With my tongue firmly in my cheek, here is what I wish folks in the media and entertainment business would do to make it a better place.
I do wish that…
- …the news media would always behave as well as it did over the coverage of the Delhi gang rape victim. It never once tried to “leak” her name, her family’s pictures or anything. There seemed to be a gentleman’s agreement not to do the wrong thing. Yet during the same time it showed pictures of the 17-year-old rape victim who committed suicide in Punjab. So the Delhi case was an exception, not the rule.
- …film journalists would do their job. Read the transcripts of various episodes of “Walk the Talk” that Shekhar Gupta has done with Amol Gupte, Naseeruddin Shah, Vinod Chopra and Prasoon Joshi, among other filmi folk. Or read some of the writing in Tehelka on cinema. They talk about the films, the lyrics, the acting, the direction, the craft that these people practise. They are engaging to read or hear or watch for any movie buff. But they are rare. And chances are they have been done by a political or business journalist or a researcher.
Most film journalists are star-struck, fawning or completely led by the need to know the latest gossip. So, why Ranbir Kapoor broke up with Deepika Padukone interests them more than the story of a fourth-generation actor who has, in a short span of time, made it to the top by taking on scripts that push his limited range. Why is there no magazine or website that discusses the craft or technique of popular cinema? Film journalists actually do a disservice to the industry with their extreme focus on personal gossip. Actors are generally branded as vacuous people, thanks to the perceptions created by film media. That is so very sad. Because these are bright, talented people who do their country proud. Can someone fix film journalism please?

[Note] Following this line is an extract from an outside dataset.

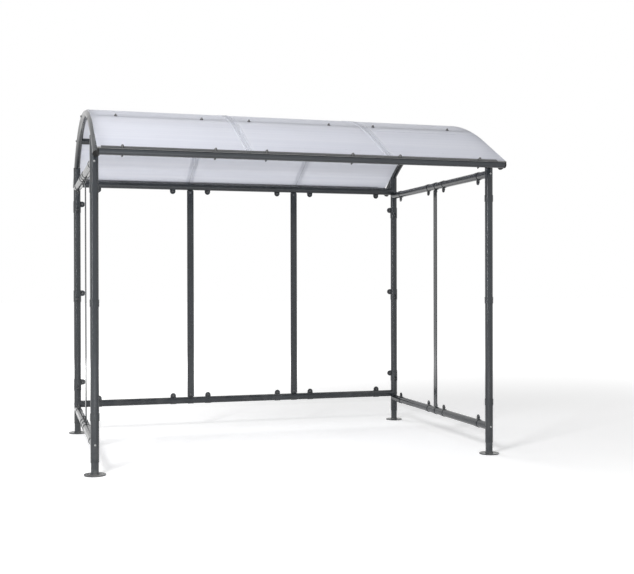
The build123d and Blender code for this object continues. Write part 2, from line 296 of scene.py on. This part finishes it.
# %% The sheet
EDGE_FADE = 0.004  # width over which the painted shade under the clamp bars begins
# The frost's colour runs between these two tones in painted reflection streaks.
FROST_DEEP, FROST_SHEEN = (0.54, 0.555, 0.62, 1), (0.63, 0.64, 0.69, 1)
# The colour of the painted shade in the gap under each clamp bar
CLAMP_SHADE_TONE = grey_blue(0.10)
THROUGH_TONE = (0.90, 0.91, 0.95, 1)
STRAIGHT_SHARE = 0.20  # of the light goes straight through a clean sheet
SPREAD_SHARE = 0.38  # of the rest comes out spread
RIPPLE_HEIGHT = 0.0015


def frosted_sheet(name):
    """The sheet's finish. Its painted shade lies beyond the middle of each clamp bar, in Y."""
    material, sheet, shader = new_finish(name)
    ripples = sheet.noise(5, 1, stretch=(0.08, 1, 1))
    lines = sheet.noise(34, 1, stretch=(0.012, 1, 1))
    dust = sheet.noise(35, 5, rough=0.65)
    # Painted reflection: the colour is paler along the lines and ripples, where a gloss would
    # catch the light.
    streak_sheen = sheet.spread(lines * 0.55 + ripples * 0.45, 0.34, 0.66)
    tone = sheet.blend(streak_sheen, FROST_DEEP, FROST_SHEEN)
    # Painted shade: beyond the middle of each clamp bar the sheet turns dark and opaque, and
    # spreads no light through.
    y = sheet.part_of(sheet.place(), "Y")
    front, rear = EAVE["front"]["top"][1], EAVE["rear"]["top"][1]
    before = 1 - sheet.spread(y, front, front + EDGE_FADE)
    clamp_shade = before.larger(sheet.spread(y, rear - EDGE_FADE, rear))
    sheet.plug(shader["Base Color"], sheet.blend(clamp_shade, tone, CLAMP_SHADE_TONE))
    sheet.plug(shader["Roughness"], 0.22 + lines * 0.10 + dust * 0.06)
    sheet.plug(shader["Alpha"], 1 - STRAIGHT_SHARE + clamp_shade * STRAIGHT_SHARE)
    bumped = sheet.bump(0.15, RIPPLE_HEIGHT, ripples * 0.9 + lines * 0.1)
    sheet.plug(shader["Normal"], bumped)
    through = {"Color": THROUGH_TONE, "Normal": bumped}
    through = sheet.node("ShaderNodeBsdfTranslucent", None, through)
    principled = Wire(sheet, sheet.tree.nodes["Principled BSDF"].outputs[0])
    share = SPREAD_SHARE - clamp_shade * SPREAD_SHARE
    mixed = sheet.node("ShaderNodeMixShader", None, {0: share, 1: principled, 2: through})
    sheet.plug(sheet.tree.nodes["Material Output"].inputs["Surface"], mixed)
    return material


roof_sheet = frosted_sheet("roof_sheet")
print("of the light", STRAIGHT_SHARE, "goes straight through", roof_sheet.name)

# %% [markdown]
# ## Joint strips
# A clear T-shaped strip covers each joint between two sheets. Its cap is thin and hardly shows,
# but its two lips are thicker and its web stands edge on to the light, so these catch more of it.
# The lips could be modelled, but they are only a millimetre thicker and show by their shine, so
# the finish draws them with a paler tone, which is a painted highlight, and makes lips and web
# less clear. Lips and web are found by their distance from the strip's middle, which comes from
# the CAD piece.

# %% The strips
LIP_WIDTH, LIP_FADE = 0.006, 0.001
WEB_HALF, WEB_FADE = 0.003, 0.003
CLEAR_DEEP, CLEAR_PALE = (0.64, 0.66, 0.73, 1), (0.70, 0.72, 0.78, 1)
LIP_HIGHLIGHT_TONE = (0.80, 0.82, 0.88, 1)
CLOUD_HEIGHT = 0.0003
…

- …news broadcasters would grow up. They are the most vocal and problematic part of the broadcast industry; frankly, they are beginning to bring it down. When it comes to lobbying, their interests always conflict with everybody else’s. But because they are news broadcasters, the government takes them more seriously. Remember that news brought in under six per cent of the Rs 34,000 crore the television industry made in revenues in 2012. Its influence on policy, however, is disproportionately high. One example: TAM, the agency that publishes ratings, had suspended rating data for nine weeks in the run-up to metro digitisation. When the period was up, most broadcasters were all right. However, news ones fought and got a reprieve for a few more weeks. So you have a funny situation in which advertisers can see how entertainment channels are doing but not news ones.
- ...all the group editors, managing editors and senior editors on television would stop remaining anchors and start becoming editors. If they could only give up the need to be in front of the camera all the time and focus on training a good second and third rung of reporters and editors, the quality of news journalism on TV would go up several notches. Like one editor said recently, “We don’t need more regulation, we need better editing and editors.”
- ...media owners would take themselves less seriously. For a bunch of men and women who run businesses where critiquing businesses, governments and others is routine, why are Indian media owners such a thin-skinned bunch? You look at their numbers or their business a little critically and they go all cold on you. If there are two brothers running the business and you quote one of them too often, the other one sulks. If you mention a competitor in the same line, they sulk. In one instance, every time I wrote something critical about a particular media company, they approached me with a job offer.
- ...everybody in the blogosphere would stop going on about the internet and its “freedom”. The Net is as free as any other media. Why are we going on bleeding about a medium controlled by four large global conglomerates? Google, Apple, Amazon and Facebook dominate how we talk to our friends, what we buy, what we read, what comes up first when we search for something — almost everything that we do online. They are huge and very profitable. And they are largely free enterprises. The radio, which has greater reach in India, is not allowed to broadcast news. And we haven’t heard a meow about that one. Why does the internet freedom thing fascinate everyone so much? It is free and will remain so.